Bill Text: CA SB6 | 2019-2020 | Regular Session | Introduced

NOTE: There are more recent revisions of this legislation. Read Latest Draft
Bill Title: Residential development: available land.

Spectrum: Partisan Bill (Democrat 3-0)

Status: (Enrolled) 2019-09-18 - Enrolled and presented to the Governor at 4 p.m. [SB6 Detail]

Download: California-2019-SB6-Introduced.html


CALIFORNIA LEGISLATURE— 2019–2020 REGULAR SESSION

Senate Bill No. 6


Introduced by Senators Beall and McGuire

December 03, 2018


An act relating to housing.


LEGISLATIVE COUNSEL'S DIGEST


SB 6, as introduced, Beall. Housing production.
Under existing law, various agencies administer programs to preserve and expand safe and affordable housing opportunities and promote sound community growth throughout the state.
This bill would state the intent of the Legislature to enact legislation that would help encourage housing production throughout the state, including streamlining approval processes, identifying sufficient and adequate sites for housing construction, and penalizing local planning that restricts housing production.
Vote: MAJORITY   Appropriation: NO   Fiscal Committee: NO   Local Program: NO  

The people of the State of California do enact as follows:


SECTION 1.

 The Legislature finds and declares all of the following:
(a) California is in the midst of a serious housing crisis. A major factor in this crisis is the state’s housing shortage. From 1954 to 1989, inclusive, California constructed an average of more than 200,000 new homes annually. Since then, however, construction has dropped significantly. The Department of Housing and Community Development (HCD) estimates that approximately 1.8 million new housing units, 180,000 new homes per year, are needed to meet the state’s projected population and housing growth by 2025. Even when housing production rose in the mid-2000s, it never reached the 180,000 mark, and over the last 10 years construction averaged just 80,000 new homes per year.
(b) California’s housing shortage disproportionally impacts lower income families.

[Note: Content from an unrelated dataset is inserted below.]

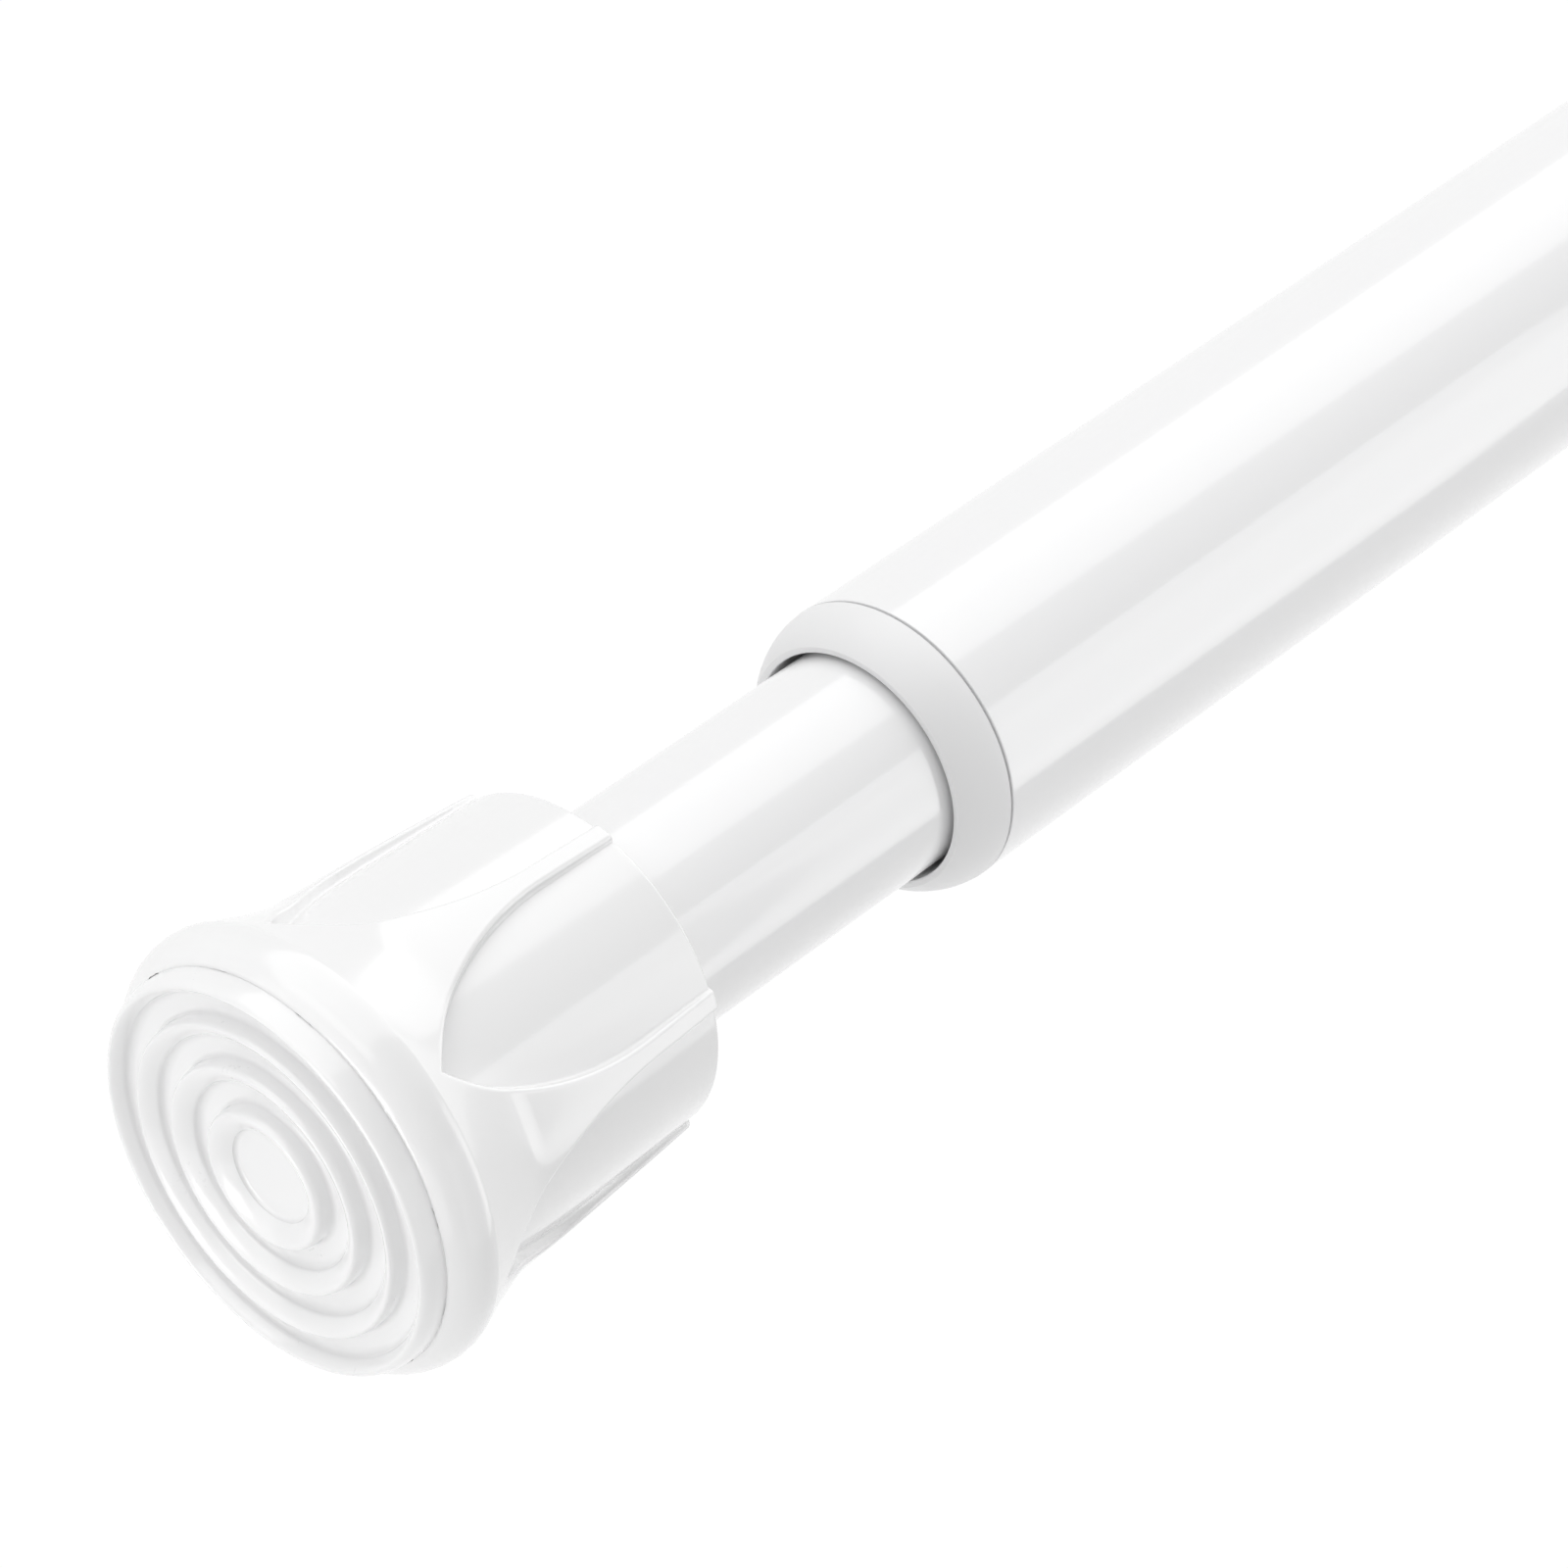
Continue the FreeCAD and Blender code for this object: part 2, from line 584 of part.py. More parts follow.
def outer_tube():
    """Wide tube from the collar's seam to the far cap's floor, its mouth edge broken."""
    return turn_points([
        (SEAM_X, OUTER_BORE),
        (SEAM_X, OUTER_TUBE_R - SEAM_BREAK),
        (SEAM_X + SEAM_BREAK, OUTER_TUBE_R),
        (OUTER_END_X, OUTER_TUBE_R),
        (OUTER_END_X, OUTER_BORE),
    ])


def mouth_collar():
    """Collar pushed into the outer tube: rounded nose outside, guide land inside."""
    plug = OUTER_BORE - SEAT_FIT
    mouth = INNER_TUBE_R + COLLAR_MOUTH_GAP
    land = INNER_TUBE_R + SLIDE_FIT
    nose = (MOUTH_X, mouth + COLLAR_LIP)
    bulge = (MOUTH_X + COLLAR_BULGE_RUN, OUTER_TUBE_R - COLLAR_BULGE_DROP)
    land_x = MOUTH_X + COLLAR_MOUTH_RUN + COLLAR_LEAD_IN
    points = [
        (SEAM_X - SEAM_BREAK, OUTER_TUBE_R),
        (SEAM_X, OUTER_TUBE_R - SEAM_BREAK),
        (SEAM_X, plug),
        (COLLAR_END_X, plug),
        (COLLAR_END_X, land),
        (land_x, land),
        (MOUTH_X + COLLAR_MOUTH_RUN, mouth),
        (MOUTH_X, mouth),
        nose,
    ]
    edges = [line(a, b) for a, b in zip(points, points[1:])]
    edges.append(arc(nose, bulge, points[0]))
    return turn(edges)


def main():
    """Build every piece and write one file for each."""
    pad = foot_pad()
    cap = end_cap()
    pieces = {
        "inner_foot_pad": pad,
        "inner_end_cap": cap,
        "reducer_sleeve": reducer_sleeve(),
        "inner_tube": inner_tube(),
        "spring_seat": spring_seat(),
        "seat_washer": seat_washer(),
        "end_bush": end_bush(),
        "compression_spring": compression_spring(),
        "spring_cup": spring_cup(),
        "cup_screw": screw(CUP_FACE_X - CUP_WEB, 1),
        "lock_spindle": lock_spindle(),
        "drag_ring": drag_ring(),
        "thrust_washer": thrust_washer(),
        "cam_ring": cam_ring(),
        "cam_grip_ring": cam_grip_ring(),
        "retaining_washer": retaining_washer(),
        "retaining_screw": screw(RETAINER_X + RETAINER_THICK, -1),
        "outer_tube": outer_tube(),
        "mouth_collar": mouth_collar(),
        "outer_end_cap": far_end(cap),
        "outer_foot_pad": far_end(pad),
    }
    os.makedirs("parts", exist_ok=True)
    for node, shape in pieces.items():
        shape.exportStep("parts/" + node + ".step")


main()
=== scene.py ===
"""Spring tension rod: dressed pieces, finishes, soft studio light and the camera of the product shot."""
import bisect
import logging
import math
from dataclasses import dataclass, field
from enum import Enum
from typing import Any, Callable, Optional, Sequence, Union

import bpy
from mathutils import Matrix, Vector


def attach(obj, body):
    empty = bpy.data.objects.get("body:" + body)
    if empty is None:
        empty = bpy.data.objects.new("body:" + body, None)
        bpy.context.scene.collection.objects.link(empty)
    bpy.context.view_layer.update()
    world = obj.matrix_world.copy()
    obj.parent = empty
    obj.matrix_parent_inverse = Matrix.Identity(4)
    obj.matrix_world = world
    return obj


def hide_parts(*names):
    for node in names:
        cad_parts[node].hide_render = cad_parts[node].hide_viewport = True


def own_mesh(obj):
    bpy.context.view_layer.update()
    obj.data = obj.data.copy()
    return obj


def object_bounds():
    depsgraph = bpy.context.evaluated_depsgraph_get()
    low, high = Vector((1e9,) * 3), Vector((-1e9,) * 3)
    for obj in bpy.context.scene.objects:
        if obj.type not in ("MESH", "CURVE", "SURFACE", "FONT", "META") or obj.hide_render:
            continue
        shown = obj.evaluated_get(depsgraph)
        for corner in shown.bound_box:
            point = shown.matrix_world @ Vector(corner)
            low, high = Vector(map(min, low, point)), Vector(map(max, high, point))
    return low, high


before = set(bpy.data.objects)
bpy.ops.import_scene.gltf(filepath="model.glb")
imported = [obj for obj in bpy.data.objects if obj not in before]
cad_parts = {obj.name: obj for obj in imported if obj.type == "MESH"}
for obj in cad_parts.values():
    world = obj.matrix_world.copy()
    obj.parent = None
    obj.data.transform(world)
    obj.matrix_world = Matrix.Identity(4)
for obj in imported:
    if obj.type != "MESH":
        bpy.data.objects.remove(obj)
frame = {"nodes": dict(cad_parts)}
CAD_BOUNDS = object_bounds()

LOG = logging.getLogger("tension_rod")
MM = 0.001

SUPPORT_MM = 0.04
ON_AXIS_MM = 1e-6
MERGE_STEPS_PER_MM = 2e4
FULL_WHITE = (1.0, 1.0, 1.0, 1.0)

Triple = tuple[float, float, float]
Point = tuple[float, float]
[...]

According to the National Low Income Housing Coalition, while needs vary by region, California has a statewide surplus of above moderate market rate housing (about 300,000), but suffers a shortfall of about 1.5 million units for extremely low and very low income households (those households at or below 50 percent of area median income). As a result, HCD estimates that approximately 2.7 million lower income households are rent burdened (meaning they spend at least 30 percent of their income on rent), 1.7 million of which are severely rent burdened (spending at least 50 percent of their income on rent).
(c) The lack of affordable housing also works against the state’s environmental goals, as people “drive until they qualify,” which results in longer commutes to the workplace when people seek housing that they can afford.
(d) While a critical component to an overall solution, funding for housing alone cannot solve the statewide housing crisis. California needs additional subsidized and unsubsidized housing to rein its housing prices in the long term.
(e) A variety of causes have contributed to the lack of housing production. Recent reports by the Legislative Analyst’s Office and others point to local approval processes as a major factor. They argue that local governments control most of the decisions about where, when, and how to build new housing, and those governments are quick to respond to vocal community members that may not want new neighbors. These issues pose challenges to constructing market-rate and affordable housing developments alike.
(f) Therefore, the Legislature intends to enact state-wide policy changes that would help encourage housing production, including streamlining approval processes, identifying sufficient and adequate sites for housing construction, and penalizing local decisionmaking and planning that restricts housing production.